Wright’s fourth album, Fellowship (2010) found her drawing deeply from the wellspring of her years singing in church, and she delivered poignant interpretations of such gospel classics as ‘God Specializes,’ ‘Sweeping Through the City’ and ‘Amazing Grace’.
In the years after Fellowship, Wright toured extensively and branched out musically with her studies of hand percussion, which she added to her live set to the rapturous approval of her fans. She also sang a wonderful version of ‘Nobody’s Fault but Mine’ on Meshell Ndgeocello’s 2012 album Pour Une Âme Souveraine: A Dedication to Nina Simone.
After releasing four acclaimed records for Verve, Wright moved to Concord Records to release her fifth, Freedom & Surrender (2015). The record featured captivating originals such as ‘Lean In’, ‘Real Life Painting’ and ‘Right Where You Are’, featuring Gregory Porter, as well as gorgeous interpretations of Nick Drake’s ‘River Man’, the Bee Gees’ ‘To Love Somebody’ and Ewan MacColl and Peggy Seeger’s ‘The First Time I Ever Saw Your Face’.

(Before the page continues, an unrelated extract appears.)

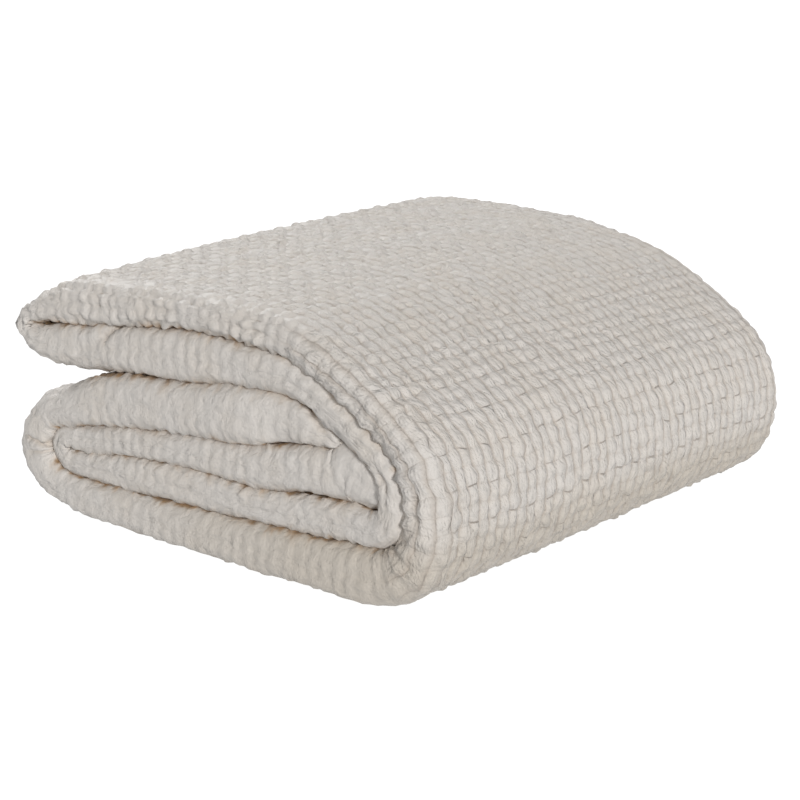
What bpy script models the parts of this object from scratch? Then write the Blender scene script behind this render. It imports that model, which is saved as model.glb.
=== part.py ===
"""A folded bedspread: one thick woven cloth, folded in four across and in six runs along.

Run it with: blender --background --python part.py

The cloth is made flat, at its cut size, as a thin slab. Every point of the slab is then moved
to its place in the pile. Across, the cloth lies in four sheets: its near side is folded twice
and its far side once, so the four sheets form one soft band. Along, the band goes back and
forth in six runs, and the path below follows the middle of that band in side view.

Metres, +Z up. X runs along the pile, from the left folds to the big bend on the right. Y runs
from the near side to the far side. The origin is at the middle of the underside.
"""

import math
from collections import namedtuple

import bmesh
import bpy
import numpy as np

NAME = "folded_bedspread"
MM = 0.001

# The cloth and the pile
CLOTH = 4.0 * MM            # thickness of the woven cloth
DEPTH = 440 * MM            # near side to far side
MIDDLE_X = 227.95 * MM      # the tables below measure X from the left, and the pile is centred
MIDDLE_Y = -3.25 * MM       # its near side swells, which moves its middle a little
RUN_GAP = 1.6 * MM          # between one run and the next
FLAT_REACH = 0.2 * MM       # what comes this close to the surface lies flat on it

# The soft turns of the cloth at the pile's near and far sides
SHEETS = 4
NEAR_SOFTNESS = 2.0 * MM    # how much deeper than a half circle the near turns reach
FAR_SOFTNESS = 1.0 * MM
LOWEST_HEM = 9.0 * MM       # how far the two hems lie inside the far side
LOWER_HEM = 15.0 * MM
USUAL_BAND = 29.0 * MM      # the band's thickness at which the turns have their flat length

# The fineness of the mesh
STEPS = {"lowest": 4, "near_outer": 6, "outer": 4, "far": 3, "upper": 3, "near_inner": 3, "lower": 3}
ROW_STEP = 62 * MM          # longest row on a straight run
ROW_TURN = math.radians(23) # most that the path turns in one row
PATH_STEP = 0.5 * MM

# How thick each run lies, in mm, at four places along the pile, and how far its near edge is
# set back. "open" is the wedge of air between the lower runs and the upper two.
PLACES = (76, 132, 204, 276)
Run = namedtuple("Run", "left mid_left mid_right right set_back")
RUNS = {
    "run_6": Run(29, 30, 33, 37, 0),
    "run_5": Run(20, 27, 29, 25, 6),
    "run_4": Run(22, 24, 28, 34, 7),
    "run_3": Run(33, 40, 39, 43, 0),
    "open": Run(8, 1, 0, 0, 0),
    "run_2": Run(40, 38, 41, 31, 3),
    "run_1": Run(35, 33, 28, 28, 0),
}

# Places on the band's middle line, in mm, where it isn't a straight run
Spot = namedtuple("Spot", "x z band set_back")
FIRST_END = (
    Spot(327, 120, 19, 20),
    Spot(307, 120, 31, 5),
)
BIG_BEND = (
    Spot(338, 19.0, 38, 0),
    Spot(373, 20.4, 40.8, 0),
    Spot(400, 23, 42, 0),
    Spot(420, 33.5, 37, 0),
    Spot(431.5, 53, 33, 0),
    Spot(435, 75, 31, 0),
    Spot(432.5, 96, 30, 0),
    Spot(423.5, 116, 29, 0),
    Spot(405, 134, 27, 0),
    Spot(380, 150.5, 27, 0),
    Spot(347, 168, 27, 0),
    Spot(313, 180, 27, 0),
)
INNER_BEND = (
    Spot(306, 153, 29, 3),
    Spot(330, 147, 23, 4),
    Spot(353, 135, 20.5, 5),
    Spot(378, 121, 19, 5),
    Spot(394, 110, 19, 5),
    Spot(404.5, 96, 19, 5),
    Spot(407, 81, 19, 6),
    Spot(403, 66, 20, 6),
    Spot(391, 57, 22, 6),
    Spot(370, 55.5, 25, 6),
    Spot(338, 53, 27, 6),
)
LAST_END = (
    Spot(338, 88, 35, 7),
    Spot(358, 88.5, 33, 7),
    Spot(383, 86, 23, 16),
)

# The two tight left folds are half rings, seen from the side
Ring = namedtuple("Ring", "x z radius band set_back")
SMALL_FOLD = Ring(60, 48.6, 10.2, 17.6, 6)
TOP_FOLD = Ring(36, 146, 13.2, 20, 0)

# The low left fold wraps around the small one: the band's thickness at angles around the small
# fold's centre, in degrees from +X towards +Z
Wrap = namedtuple("Wrap", "angle band")
LOW_FOLD = (
    Wrap(90, 25),
    Wrap(122, 20.5),
    Wrap(152, 25),
    Wrap(178, 33),
    Wrap(203, 35),
    Wrap(232, 29),
    Wrap(262, 27),
)

# The pile isn't even: its height as a share of the height in the tables above, at five places
# along it, from its near side (depth 0) to its far side (depth 1)
UNEVEN_X = (0, 110, 220, 335, 440)
Level = namedtuple("Level", "depth left mid_left middle mid_right right")
LEVELS = (
    Level(0.00, 1.000, 1.000, 1.000, 1.000, 1.000),
    Level(0.30, 1.035, 1.020, 1.010, 0.995, 0.990),
    Level(0.70, 1.050, 1.030, 1.005, 0.965, 0.955),
    Level(1.00, 1.045, 1.020, 0.985, 0.930, 0.920),
)
NEAR_BULGE = 5.0 * MM       # the near side swells a little halfway along
FAR_PULL = 7.0 * MM         # and the big bend draws in towards the far side

CREAM = (0.61, 0.58, 0.53, 1.0)
CLOTH_ROUGHNESS = 0.9


def clear_objects():
    """Start from an empty scene."""
    for thing in list(bpy.data.objects):
        bpy.data.objects.remove(thing, do_unlink=True)


def smooth_curve(knots, values, places):
    """Read a smooth curve through the values at the knots at the given places."""
    knots = np.asarray(knots, float)
    values = np.asarray(values, float)
    gaps = np.diff(knots)
    rises = np.diff(values) / gaps
    slopes = np.empty_like(values)
    slopes[1:-1] = (rises[:-1] * gaps[1:] + rises[1:] * gaps[:-1]) / (gaps[:-1] + gaps[1:])
    slopes[0] = rises[0]
    slopes[-1] = rises[-1]
    index = np.clip(np.searchsorted(knots, places, side="right") - 1, 0, len(gaps) - 1)
    gap = gaps[index]
    t = (places - knots[index]) / gap
    return ((1 + 2 * t) * (1 - t) ** 2 * values[index]
            + t * (1 - t) ** 2 * gap * slopes[index]
            + t * t * (3 - 2 * t) * values[index + 1]
            + t * t * (t - 1) * gap * slopes[index + 1])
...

Wright hit a new high with her latest album Grace, an acclaimed and compelling combination of Appalachian earthiness and big-city cool, created with the Grammy Award winning producer Joe Henry. On it, Wright transforms ‘Stars Fell on Alabama’ into a folk dream, while a church choir forms the backdrop for her tender rendition of ‘Seems Like I’m Never Tired Lovin’ You’. She will be performing music from Grace – as well as gems from across her career – with her stellar group of musicians.